Despite the high profile of vampire movies in the past decade, very few of them have been strong enough to justify their budgets and mainstream success, let alone done enough to warrant any sort of long-term attention. Buffy the Vampire Slayer concluded in 2003 and since then TV series True Blood and The Vampire Diaries have attempted to pick up where Joss Whedon left off. On the big screen, however, the only vampire property to strike any form of sustained reverence is Tomas Alfredson’s Swedish take on vampire lore, Let the Right One In – and, depending on who you ask, the American remake, Let Me In, too – although I did enjoy the Spierig Brothers’ high-concept Daybreakers as well (I didn’t care for Stake Land, but I hear people like that one, too). So it’s not only a surprise, but an genuine delight to report that Ana Lily Amirpour’s stark beauty, A Girl Walks Home Alone at Night, is not just great movie, but should be considered an instant entry into the cannon of vampires on cinema.
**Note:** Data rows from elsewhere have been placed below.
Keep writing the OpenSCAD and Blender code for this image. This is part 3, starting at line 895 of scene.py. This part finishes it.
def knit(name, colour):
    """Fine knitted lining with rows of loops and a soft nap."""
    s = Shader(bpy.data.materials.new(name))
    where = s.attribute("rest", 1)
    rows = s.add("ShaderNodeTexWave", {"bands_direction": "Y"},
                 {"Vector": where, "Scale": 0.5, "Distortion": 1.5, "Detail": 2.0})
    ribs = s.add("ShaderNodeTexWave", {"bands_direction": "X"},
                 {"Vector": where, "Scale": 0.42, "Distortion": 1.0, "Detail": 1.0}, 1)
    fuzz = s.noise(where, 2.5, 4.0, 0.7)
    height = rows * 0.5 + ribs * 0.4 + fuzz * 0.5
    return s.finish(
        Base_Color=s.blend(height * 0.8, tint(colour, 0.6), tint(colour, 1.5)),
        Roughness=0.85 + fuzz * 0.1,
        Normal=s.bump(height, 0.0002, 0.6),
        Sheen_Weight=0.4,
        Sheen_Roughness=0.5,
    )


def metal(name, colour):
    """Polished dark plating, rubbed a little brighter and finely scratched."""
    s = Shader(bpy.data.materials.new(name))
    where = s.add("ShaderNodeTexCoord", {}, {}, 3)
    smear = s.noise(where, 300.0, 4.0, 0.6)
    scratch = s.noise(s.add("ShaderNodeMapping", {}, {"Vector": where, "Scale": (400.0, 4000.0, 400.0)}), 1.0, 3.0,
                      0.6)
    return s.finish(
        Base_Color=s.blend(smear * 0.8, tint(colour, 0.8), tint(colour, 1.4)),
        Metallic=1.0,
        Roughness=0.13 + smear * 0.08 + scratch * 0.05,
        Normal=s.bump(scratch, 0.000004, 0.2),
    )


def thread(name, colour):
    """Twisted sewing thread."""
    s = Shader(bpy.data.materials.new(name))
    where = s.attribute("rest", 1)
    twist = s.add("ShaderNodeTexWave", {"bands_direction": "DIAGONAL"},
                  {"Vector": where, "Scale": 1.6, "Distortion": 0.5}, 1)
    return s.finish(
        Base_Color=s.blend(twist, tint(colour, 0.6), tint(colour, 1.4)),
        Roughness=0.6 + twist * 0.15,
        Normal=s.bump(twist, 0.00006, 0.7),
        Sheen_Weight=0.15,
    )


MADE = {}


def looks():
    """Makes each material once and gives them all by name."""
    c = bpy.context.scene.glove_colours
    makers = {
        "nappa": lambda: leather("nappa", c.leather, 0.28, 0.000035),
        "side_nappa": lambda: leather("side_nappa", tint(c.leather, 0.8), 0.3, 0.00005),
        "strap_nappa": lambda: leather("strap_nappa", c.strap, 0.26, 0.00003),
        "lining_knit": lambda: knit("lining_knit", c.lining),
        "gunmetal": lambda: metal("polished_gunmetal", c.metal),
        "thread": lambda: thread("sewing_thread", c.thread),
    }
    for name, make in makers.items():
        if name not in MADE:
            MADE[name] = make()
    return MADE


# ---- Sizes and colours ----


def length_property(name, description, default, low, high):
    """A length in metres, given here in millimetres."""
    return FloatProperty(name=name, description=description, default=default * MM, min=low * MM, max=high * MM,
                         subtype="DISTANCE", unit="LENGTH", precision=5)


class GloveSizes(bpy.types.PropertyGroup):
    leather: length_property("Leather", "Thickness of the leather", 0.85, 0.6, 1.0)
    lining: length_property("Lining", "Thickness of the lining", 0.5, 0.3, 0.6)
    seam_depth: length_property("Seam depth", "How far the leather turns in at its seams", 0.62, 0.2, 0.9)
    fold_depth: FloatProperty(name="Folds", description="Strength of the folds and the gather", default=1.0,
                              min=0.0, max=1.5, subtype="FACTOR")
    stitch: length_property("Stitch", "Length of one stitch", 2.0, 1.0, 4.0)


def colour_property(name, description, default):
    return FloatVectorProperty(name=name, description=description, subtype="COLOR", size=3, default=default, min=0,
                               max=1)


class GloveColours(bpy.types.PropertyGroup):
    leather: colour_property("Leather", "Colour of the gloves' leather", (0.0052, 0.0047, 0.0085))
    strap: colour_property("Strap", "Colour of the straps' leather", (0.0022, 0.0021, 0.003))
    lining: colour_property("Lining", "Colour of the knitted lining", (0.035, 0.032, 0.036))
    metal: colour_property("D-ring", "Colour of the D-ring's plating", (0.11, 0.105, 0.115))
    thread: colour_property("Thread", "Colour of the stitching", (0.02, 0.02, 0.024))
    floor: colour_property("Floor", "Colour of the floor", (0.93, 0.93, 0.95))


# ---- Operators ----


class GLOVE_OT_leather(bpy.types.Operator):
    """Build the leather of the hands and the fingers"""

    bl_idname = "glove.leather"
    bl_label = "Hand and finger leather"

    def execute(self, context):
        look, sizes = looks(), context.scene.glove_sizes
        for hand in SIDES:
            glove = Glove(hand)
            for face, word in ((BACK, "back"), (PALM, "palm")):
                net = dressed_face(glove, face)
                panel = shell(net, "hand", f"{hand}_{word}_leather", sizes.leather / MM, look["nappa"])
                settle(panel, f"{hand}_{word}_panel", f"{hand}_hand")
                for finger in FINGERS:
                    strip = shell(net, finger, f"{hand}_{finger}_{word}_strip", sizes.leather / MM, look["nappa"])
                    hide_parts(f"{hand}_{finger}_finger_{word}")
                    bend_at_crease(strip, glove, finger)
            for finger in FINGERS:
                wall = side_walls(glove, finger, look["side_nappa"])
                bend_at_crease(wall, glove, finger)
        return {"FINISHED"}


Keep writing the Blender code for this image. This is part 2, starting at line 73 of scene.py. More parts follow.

With perhaps the most literal title of the festival, Amirpour’s American-made yet Iran-set film takes place in the fictional town of Bad City. A lawless wasteland of a location where a local pit is home to the rising number of dumped, abandoned corpses, and where thugs and pimps undertake their criminal enterprises is broad daylight. Oil drills chug and churn on the city outskirts sucking the land's resources even more than Bad City's low life residents, and a teenage boy takes advantage of a local drug dealer’s death by stealing his stash and moving in on his territory. Bad City, undoubtedly inspired at least in part by Sin City, is a town that both literally and figuratively is being drained of blood; where people don’t so much live and merely exist. It exists in a seemingly parallel world, a twilight zone of evil and it's the perfect place to go unnoticed.